The model of living in the coming decades will have to combine: social distancing not as an imposition by decree, but as an adaptation in the behavior of humans resulting from the new condition of perceived insecurity; the need for sociality and corporeal proximity which, in any case, cannot and must not be replaced by the virtual one; real security in the face of probable new epidemics.
And it can and it must be an opportunity to start looking for a solution to the usual problem: the inequality between the north and the south, between the centers and inland areas.
A vision that puts “rejected territories / landscapes” in the spotlight, in their non-alignment with the mainstream of recent decades, would offer these answers, and an original model of progress for the country. Urban life in the Italian province, in inland areas, is rich in sociality, solidarity and a healthiness unknown in metropolitan life; the network of intangible values ​​and territorial heritage scattered outside the territories of urban dispersion is invaluable.
Just as we rebuild respecting anti-seismic criteria for fifty years after earthquakes, and then, maybe having forgotten that fear, we stop, I believe that for a few generations sociality will have new forms.

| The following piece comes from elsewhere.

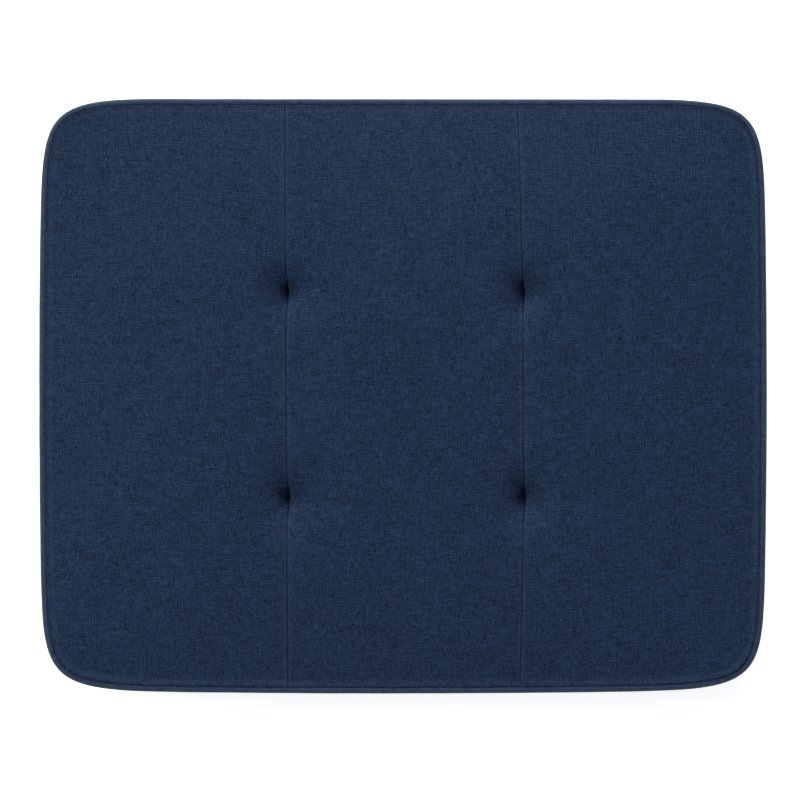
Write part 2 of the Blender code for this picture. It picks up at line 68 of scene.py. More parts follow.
# %% [markdown]
# ## Colours, nodes and meshes
# Small helpers serve the whole lesson. One turns an sRGB hex colour to the linear numbers that
# shaders use, and one adds a shader node with its settings and links. One makes a piece from
# points and faces, and stores each point's place on the uncut cloth, so that a weave follows
# the fabric's own grain round every fold.

# %% Colour helper
def colour(hex_code):
    """Linear RGBA of an sRGB hex colour."""
    parts = [int(hex_code[start : start + 2], 16) / 255 for start in (1, 3, 5)]
    linear = [c / 12.92 if c <= 0.04045 else ((c + 0.055) / 1.055) ** 2.4 for c in parts]
    return (*linear, 1.0)


print("mid grey is", round(colour("#808080")[0], 3), "in linear light")


# %% Node helper
def add(tree, kind, inputs=None, ramp=(), **settings):
    """Add one node. An input is a number, a node, or (node, name of its output)."""
    node = tree.nodes.new("ShaderNode" + kind)
    for name, value in settings.items():
        setattr(node, name, value)
    for stop, hex_code in enumerate(ramp):
        node.color_ramp.elements[stop].color = colour(hex_code)
    for socket, value in (inputs or {}).items():
        if isinstance(value, bpy.types.Node):
            value = (value, 0)
        if isinstance(value, tuple) and isinstance(value[0], bpy.types.Node):
            tree.links.new(value[0].outputs[value[1]], node.inputs[socket])
        else:
            node.inputs[socket].default_value = value
    return node


def new_material(name):
    """An empty material with its output node, and the tree to fill."""
    material = bpy.data.materials.new(name)
    material.use_nodes = True
    tree = material.node_tree
    tree.nodes.clear()
    return material, tree


def speckled(name, ramp, noise, relief, finish, stretch=None, on_cloth=True):
    """A material whose one noise tints it between two colours and gives it a fine relief."""
    material, tree = new_material(name)
    if on_cloth:
        place = (add(tree, "Attribute", attribute_name="cloth"), "Vector")
    else:
        place = (add(tree, "TexCoord"), "Object")
    if stretch:
        place = add(tree, "VectorMath", {0: place, 1: stretch}, operation="MULTIPLY")
    speck = add(tree, "TexNoise", {"Vector": place, **noise})
    tint = add(tree, "ValToRGB", {0: speck}, ramp=ramp)
    bump = add(tree, "Bump", {"Height": speck, "Distance": relief[0], "Strength": relief[1]})
    shader = add(tree, "BsdfPrincipled", {"Base Color": tint, "Normal": bump, **finish})
    add(tree, "OutputMaterial", {"Surface": shader})
    return material


# %% Mesh helpers
def grid_faces(rows, columns, close_rows=False, close_columns=False):
    """Four-cornered faces of a grid of points stored row by row."""
    down = np.arange(rows if close_rows else rows - 1)
    along = np.arange(columns if close_columns else columns - 1)
    row, column = np.meshgrid(down, along, indexing="ij")
    next_row, next_column = (row + 1) % rows, (column + 1) % columns
    corners = (
        row * columns + column,
        row * columns + next_column,
        next_row * columns + next_column,
        next_row * columns + column,
    )
    return np.stack(corners, -1).reshape(-1, 4)


def raised(plan, height):
    """Points over a plan, all at one height or each at its own."""
    return np.concatenate([plan, np.broadcast_to(height, plan.shape[:-1])[..., None]], -1)


def spread(x, y, z):
    """Points from arrays or numbers that are first spread to one shape."""
    return np.stack(np.broadcast_arrays(x, y, z), -1)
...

For these new forms of sociality, the small and medium-sized cities of inland areas and, more generally, their territories, provide a place, as has been experienced for centuries, in which to combine human and remote relationships. If there is something that the quarantine has made evident, it is that many jobs - especially intellectual ones - can be carried out remotely and that, therefore, it is not necessary to concentrate administrative functions of research, related to the economy of knowledge, in the metropolitan centers; that the networks of essential services, starting with health services, must be widespread and uniformly spread throughout the territory; that local businesses may have a second chance in the clash with mega shopping centers.
With the addition - and this is no trivial matter - of being able to imagine a decisive restart for the primary economy, in the logic of greater autonomy from food imports and growth of short supply chains, and finally to resume the preservation of the territory.